Salvage Original Hardware
Clean and reuse aluminum pivot bars; they outlast new zinc copies. A wire wheel on a drill shines up the old bars in minutes.
Common Pitfalls to Sidestep
Ignoring Wind Direction
Patterned slats facing prevailing storms will trap moisture in etched grooves. Rotate the pattern side inward if you live on a windy coast.
Over-Tightening Screws
Decorative glass is slightly thicker; crank the screws and the frame bows, causing binding. Snug until washer just compresses, then quarter-turn back.
Skipping Spare Slats
Order two extras and store them flat under the bed. Matching custom glass later is costly if a baseball finds your window.
Design Pairings That Elevate the Whole Room
Match Cabinet Hardware
Brush brass cabinet pulls echo the warm tone of antique-etched slats. The repetition ties kitchen finishes together without new appliances.
Repeat Pattern in Light Fixtures
A pendant with reeded glass shades mirrors the texture of the jalousie slats. The room feels intentionally curated rather than upgraded by chance.
Coordinate Paint Undertones
Sea-foam tinted glass pairs with wall paint that carries a hint of the same hue. Compare samples at noon; undertones shift in natural light.

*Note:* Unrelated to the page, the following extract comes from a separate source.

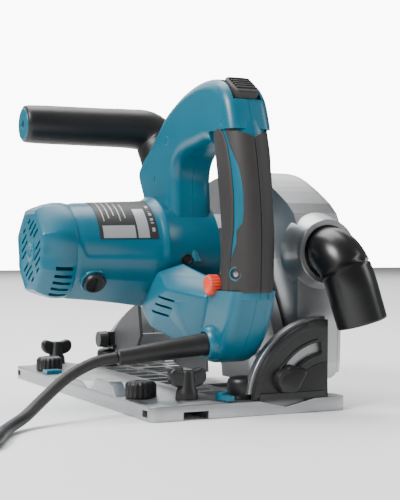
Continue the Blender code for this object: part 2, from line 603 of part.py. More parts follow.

Quick Refresh When Full Replacement Is Too Big
Decorative Film Shortcut
High-resolution films mimic etched vines at a fraction of custom glass cost. Cut the film 2 mm smaller than the glass width so edges disappear when slats close.
Clip-On Grille Inserts
Thin wood or aluminum grids press onto existing slats, creating a colonial pattern. Paint the grids the same color as the frame for a factory look.
Reverse-Side Spray
Frosting spray applied to the interior face hides brush strokes from weather. Spray in light dusk so you can see coverage without glare.